Germany Tax Alert - 3 February 2012
Tax authorities issue guidance on amended anti-treaty shopping rule
By Christian Ehlermann,Katja Nakhai and Andreas Maywald
On 24 January 2012, the German Ministry of Finance (BMF) issued guidance on the interpretation of the amended anti-treaty shopping rule that came into effect on 1 January 2012. The guidance aims to clarify relevant terms and address some of the practical questions associated with the amended rule. The guidance also states that the tax authorities will apply the amended rule (and the guidance) to all pre-2012 cases that are not yet finalized if the application of the rule benefits the taxpayer.
The tax authorities’ interpretation of the anti-treaty shopping rule may actually make the requirements for withholding tax relief even more difficult to meet in practice. This will be the case, in particular, for companies that do not qualify as a management holding company. It is likely that the new approach for the determination of withholding tax relief will lead to significant additional documentation obligations for all foreign holding companies, except for those with an ultimate parent company that is listed on a stock exchange or a qualifying investment vehicle.
For foreign holding companies with an ultimate parent company that is listed on a stock exchange (or that is a qualifying investment vehicle), the withholding tax situation should remain unchanged in many cases. Provided all interposed entities are resident in a tax treaty/EU directive country with the same level of withholding tax relief, the new apportionment mechanisms described in the guidance should not be relevant.

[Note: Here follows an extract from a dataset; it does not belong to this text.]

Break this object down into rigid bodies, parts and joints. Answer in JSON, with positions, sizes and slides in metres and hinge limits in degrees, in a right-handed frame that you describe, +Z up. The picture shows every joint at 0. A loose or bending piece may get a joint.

For all other taxpayers, it will be important to analyze the gross receipts of the foreign holding company to determine whether “harmful” activities exist when applying for a German withholding tax exemption certificate. In many cases, structuring possibilities should be available to reduce the impact of these activities on the German withholding tax position. However, ongoing monitoring of activities and income streams will be required to ensure that taxpayers will be able to comply with their notification obligations under the guidance.

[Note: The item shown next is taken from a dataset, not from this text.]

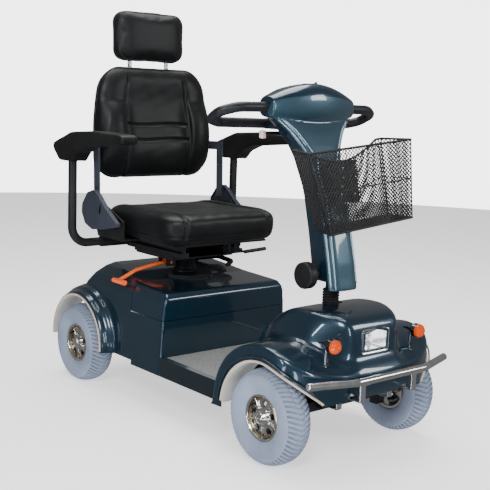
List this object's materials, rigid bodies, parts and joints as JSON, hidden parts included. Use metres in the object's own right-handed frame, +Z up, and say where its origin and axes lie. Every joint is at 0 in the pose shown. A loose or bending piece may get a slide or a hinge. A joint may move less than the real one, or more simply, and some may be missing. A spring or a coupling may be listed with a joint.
{
  "type": "mobility scooter",
  "caption": "Mobility scooter with four wheels, swivelling captain seat with flip-up armrests and headrest, tilting tiller with loop handles, and a mesh basket.",
  "frame": {"origin": "on the ground, at the middle of the whole scooter's box", "axes": "+Z up, -Y the way the scooter drives, -X the rider's right"},
  "size_m": [0.728, 1.293, 1.2445],
  "materials": {
    "body_paint": "glossy metallic",
    "tiller_paint": "glossy metallic",
    "tyre_grey": "matt",
    "hub_chrome": "polished",
    "chrome": "polished",
    "black_steel": "satin",
    "steel": "satin",
    "black_plastic": "satin",
    "grey_plastic": "satin",
    "liner_grey": "matt",
    "floor_grey": "speckled",
    "floor_shell": "gloss",
    "vinyl_black": "vinyl",
    "armrest_black": "satin",
    "handle_black": "satin",
    "amber": "clear",
    "lamp_glass": "clear",
    "lamp_red": "gloss",
    "reflector": "mirror",
    "orange_lever": "satin",
    "battery_case": "matt",
    "controller_case": "satin",
    "drive_case": "cast",
    "basket_mesh": "satin",
    "paddle_white": "gloss",
    "rubber_black": "matt"
  },
  "bodies": {
    "chassis": {"main_frame": "black_steel", "drive_unit": "drive_case", "batteries": "battery_case", "controller": "controller_case", "rear_body_shell": "body_paint", "post_flange": "black_plastic", "cover_handle": "black_plastic", "front_shroud": "body_paint", "wheel_arch_liners": "liner_grey", "floor_pan": "floor_shell", "floor_mat": "floor_grey", "headlight_unit": "reflector", "headlight_lens": "lamp_glass", "indicator_housings": "chrome", "indicator_lenses": "amber", "rear_lamps": "lamp_red", "front_bumper": "chrome", "rear_bumper": "chrome"},
    "battery_cover": {"battery_cover": "body_paint"},
    "column": {"steering_column": "black_steel", "steering_boot": "rubber_black"},
    "knuckle_left": {"knuckle_left": "black_steel"},
    "knuckle_right": {"knuckle_right": "black_steel"},
    "tie_rod": {"tie_rod": "steel"},
    "wheel_front_left": {"tyre_front_left": "tyre_grey", "hub_front_left": "hub_chrome"},
    "wheel_front_right": {"tyre_front_right": "tyre_grey", "hub_front_right": "hub_chrome"},
    "wheel_rear_left": {"tyre_rear_left": "tyre_grey", "hub_rear_left": "hub_chrome"},
    "wheel_rear_right": {"tyre_rear_right": "tyre_grey", "hub_rear_right": "hub_chrome"},
    "tiller": {"tiller_rear_shell": "body_paint", "tiller_front_cover": "tiller_paint", "handlebar": "handle_black", "console_panel": "black_plastic", "basket_bracket": "black_steel"},
    "tilt_knob": {"tilt_knob": "black_plastic"},
    "throttle_rocker": {"throttle_rocker": "paddle_white"},
    "speed_dial": {"speed_dial": "black_plastic"},
    "ignition_key": {"ignition_key": "steel"},
    "basket": {"basket": "basket_mesh"},
    "seat_post": {"seat_post": "black_steel"},
    "swivel_lever": {"swivel_lever": "orange_lever"},
    "swivel_plate": {"swivel_plate": "black_steel"},
    "seat": {"seat_frame": "black_steel", "seat_cushion": "vinyl_black", "recliner_covers": "grey_plastic"},
    "slide_lever": {"slide_lever": "black_steel"},
    "backrest": {"backrest_frame": "grey_plastic", "backrest_cushion": "vinyl_black"},
    "recline_lever": {"recline_lever": "black_plastic"},
    "headrest": {"headrest_posts": "steel", "headrest_cushion": "vinyl_black"},
    "armrest_tube_left": {"armrest_tube_left": "black_steel"},
    "armrest_tube_right": {"armrest_tube_right": "black_steel"},
    "armrest_pad_left": {"armrest_pad_left": "armrest_black"},
    "armrest_pad_right": {"armrest_pad_right": "armrest_black"},
    "armrest_knob_left": {"armrest_knob_left": "black_plastic"},
    "armrest_knob_right": {"armrest_knob_right": "black_plastic"}
  },
  "joints": [
    {"name": "steering", "type": "hinge", "parent": "chassis", "child": "column", "pos_m": [0, -0.394, 0.3], "axis": [0, 0, 1], "range_deg": [-30, 30]},
    {"name": "knuckle_left_turn", "type": "hinge", "parent": "chassis", "child": "knuckle_left", "pos_m": [0.186, -0.432, 0.13], "axis": [0, 0, 1], "range_deg": [-30, 30]},
    {"name": "knuckle_right_turn", "type": "hinge", "parent": "chassis", "child": "knuckle_right", "pos_m": [-0.186, -0.432, 0.13], "axis": [0, 0, 1], "range_deg": [-30, 30]},
    {"name": "tie_rod_swing", "type": "hinge", "parent": "knuckle_left", "child": "tie_rod", "pos_m": [0.186, -0.372, 0.119], "axis": [0, 0, 1], "range_deg": [-30, 30]},
    {"name": "wheel_front_left_spin", "type": "hinge", "parent": "knuckle_left", "child": "wheel_front_left", "pos_m": [0.246, -0.432, 0.13], "axis": [1, 0, 0], "continuous": true},
    {"name": "wheel_front_right_spin", "type": "hinge", "parent": "knuckle_right", "child": "wheel_front_right", "pos_m": [-0.246, -0.432, 0.13], "axis": [1, 0, 0], "continuous": true},
    {"name": "wheel_rear_left_spin", "type": "hinge", "parent": "chassis", "child": "wheel_rear_left", "pos_m": [0.26, 0.5, 0.13], "axis": [1, 0, 0], "continuous": true},
    {"name": "wheel_rear_right_spin", "type": "hinge", "parent": "chassis", "child": "wheel_rear_right", "pos_m": [-0.26, 0.5, 0.13], "axis": [1, 0, 0], "continuous": true},
    {"name": "tiller_tilt", "type": "hinge", "parent": "column", "child": "tiller", "pos_m": [0, -0.394, 0.49], "axis": [-1, 0, 0], "range_deg": [-12, 20]},
    {"name": "tilt_knob_turn", "type": "hinge", "parent": "tiller", "child": "tilt_knob", "pos_m": [-0.1, -0.394, 0.49], "axis": [1, 0, 0], "range_deg": [0, 360]},
    {"name": "throttle_pull", "type": "hinge", "parent": "tiller", "child": "throttle_rocker", "pos_m": [0, -0.209, 0.866], "axis": [0, 0, 1], "range_deg": [-12, 12], "stiffness_Nm_per_rad": 0.6},
    {"name": "speed_dial_turn", "type": "hinge", "parent": "tiller", "child": "speed_dial", "pos_m": [0, -0.24537, 0.98768], "axis": [0, 0.4472, 0.8944], "range_deg": [-135, 135]},
    {"name": "key_turn", "type": "hinge", "parent": "tiller", "child": "ignition_key", "pos_m": [0.052, -0.24537, 0.98768], "axis": [0, 0.4472, 0.8944], "range_deg": [0, 90]},
    {"name": "basket_lift_off", "type": "slide", "parent": "tiller", "child": "basket", "axis": [0, 0, 1], "range_m": [0, 0.15]},
    {"name": "battery_cover_pull_off", "type": "slide", "parent": "chassis", "child": "battery_cover", "axis": [0, -1, 0], "range_m": [0, 0.12]},
    {"name": "seat_height", "type": "slide", "parent": "chassis", "child": "seat_post", "axis": [0, 0, 1], "range_m": [0, 0.075]},
    {"name": "seat_swivel", "type": "hinge", "parent": "seat_post", "child": "swivel_plate", "pos_m": [0, 0.298, 0.441], "axis": [0, 0, 1], "continuous": true},
    {"name": "swivel_lever_lift", "type": "hinge", "parent": "seat_post", "child": "swivel_lever", "pos_m": [-0.07, 0.298, 0.42], "axis": [0, 1, 0], "range_deg": [0, 12], "stiffness_Nm_per_rad": 3, "springref_deg": -20.05},
    {"name": "seat_fore_aft", "type": "slide", "parent": "swivel_plate", "child": "seat", "axis": [0, -1, 0], "range_m": [-0.07, 0.07]},
    {"name": "slide_lever_lift", "type": "hinge", "parent": "seat", "child": "slide_lever", "pos_m": [0.064, 0.13, 0.476], "axis": [-1, 0, 0], "range_deg": [0, 8], "stiffness_Nm_per_rad": 0.5, "springref_deg": -28.65},
    {"name": "backrest_recline", "type": "hinge", "parent": "seat", "child": "backrest", "pos_m": [0, 0.44, 0.59], "axis": [-1, 0, 0], "range_deg": [-70, 20]},
    {"name": "recline_lever_lift", "type": "hinge", "parent": "seat", "child": "recline_lever", "pos_m": [0.285, 0.44, 0.59], "axis": [-1, 0, 0], "range_deg": [0, 25], "stiffness_Nm_per_rad": 0.3, "springref_deg": -22.92},
    {"name": "headrest_height", "type": "slide", "parent": "backrest", "child": "headrest", "axis": [0, 0.0349, 0.9994], "range_m": [0, 0.06]},
    {"name": "armrest_left_width", "type": "slide", "parent": "seat", "child": "armrest_tube_left", "axis": [1, 0, 0], "range_m": [0, 0.06]},
    {"name": "armrest_left_flip", "type": "hinge", "parent": "armrest_tube_left", "child": "armrest_pad_left", "pos_m": [0.333, 0.462, 0.765], "axis": [-1, 0, 0], "range_deg": [0, 88]},
    {"name": "armrest_knob_left_turn", "type": "hinge", "parent": "seat", "child": "armrest_knob_left", "pos_m": [0.214, 0.462, 0.498], "axis": [0, 0, 1], "range_deg": [0, 360]},
    {"name": "armrest_right_width", "type": "slide", "parent": "seat", "child": "armrest_tube_right", "axis": [-1, 0, 0], "range_m": [0, 0.06]},
    {"name": "armrest_right_flip", "type": "hinge", "parent": "armrest_tube_right", "child": "armrest_pad_right", "pos_m": [-0.333, 0.462, 0.765], "axis": [-1, 0, 0], "range_deg": [0, 88]},
    {"name": "armrest_knob_right_turn", "type": "hinge", "parent": "seat", "child": "armrest_knob_right", "pos_m": [-0.214, 0.462, 0.498], "axis": [0, 0, 1], "range_deg": [0, 360]}
  ],
  "couplings": [
    {"joint": "knuckle_left_turn", "follows": "steering", "ratio": 1},
    {"joint": "knuckle_right_turn", "follows": "steering", "ratio": 1},
    {"joint": "tie_rod_swing", "follows": "steering", "ratio": -1}
  ]
}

Although the wording of the amendment to the anti-treaty shopping rule was agreed with the European Commission, it is doubtful that the interpretation of the rule is in line with EU law. Specifically, there is a high likelihood that the new interpretation violates EU law in cases where the German entity is actively managed and German withholding tax relief is denied merely because the foreign holding company – in addition to the German dividend income – earns other income from “harmful” activities that are unrelated to Germany.